Speaker: Lisa Traynor, Bryn Mawr College & MSRI/SLMath
Location: 2112 MSB
Start time: Thu, Oct 27 2022, 2:10PM

An important problem in smooth topology is to understand the 4-ball genus and the 4-ball crossing number of a smooth knot. More generally, one can study the “geography” question of which combinations of genus and transverse double points can be realized by a smooth, orientable, immersed surface in the 4-ball that has the given knot as its boundary. I will discuss analogous problems when the knot and surface satisfy additional geometric conditions imposed by symplectic geometry: the surface is Lagrangian and the boundary knot is Legendrian. Whereas any smooth knot can be filled by an infinite number of topologically distinct embedded surfaces, there are classical and non-classical obstructions to the existence of embedded Lagrangian fillings of Legendrian knots.

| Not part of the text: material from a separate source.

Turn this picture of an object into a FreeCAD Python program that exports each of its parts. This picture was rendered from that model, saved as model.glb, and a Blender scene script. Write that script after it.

Legendrian knots that admit a generating family will always admit “compatible” immersed Lagrangian fillings, and I will describe how a generating family polynomial can obstruct the existence of some types of immersed fillings. I will also describe some constructions of immersed fillings. We will see that there are Legendrian knots for which the polynomial can completely capture all types of immersed fillings that can be realized, but for other Legendrian knots there are deeper algebraic obstructions. Most of this work is joint with Samantha Pezzimenti, but I will also briefly mention some joint work with Orsola Capovilla-Searle, Noémie Legout, Maÿlis Limouzineau, Emmy Murphy, and Yu Pan.